Panel Paper:
Market Signals: Using the DC School Choice Lottery to Model Consumer Demand and Response to Policy Changes
Friday, November 13, 2015
:
10:55 AM
Tuttle North (Hyatt Regency Miami)
*Names in bold indicate Presenter
Washington, DC has an unusually active education marketplace, with a charter sector accounting for nearly half of public school enrollment and a traditional sector that allows out-of-boundary transfers through a lottery system. In 2014, the city instituted a common lottery for both charters and DC Public Schools (DCPS) that for the first time gave planners a central repository of parent application information. We use applicants' rank-ordered school preferences and a rich compilation of publicly available data on individual schools and neighborhoods to study consumer demand for school attributes.
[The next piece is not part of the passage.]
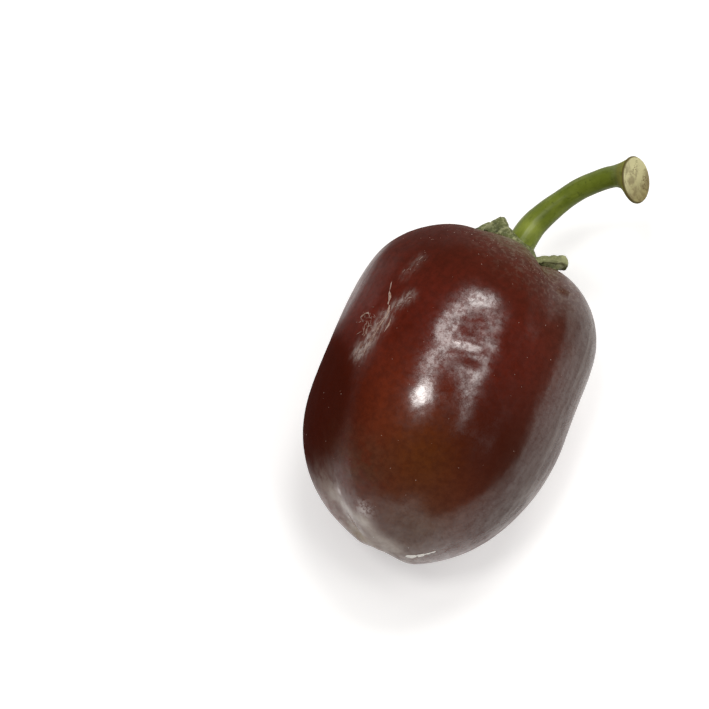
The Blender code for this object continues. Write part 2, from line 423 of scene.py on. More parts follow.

We first describe the availability and demand for spaces across schools under DC's school choice process. A discrete choice model (exploded logit) is then used to quantify parents' relative valuations of school attributes related to academics--such as achievement levels, school value added, and teacher effectiveness--and less academic attributes of schools, including student body demographics, the incidence of crime near a school, and commuting distances calculated from home and school address data. The resulting choice parameters allow us to simulate changes in school compositions over time and how these compositional drifts would respond to increased capacity for school choice and changing choice sets. These behavioral parameters can be used to model the enrollment dynamics that would result from any of a wide variety of policy alternatives.
The research presented in this paper will build on a presentation the authors presented at APPAM in 2014, focusing on aggregate demand. The new paper will use individual-level data from the 2014 lottery and, if available, the 2015 lottery as well.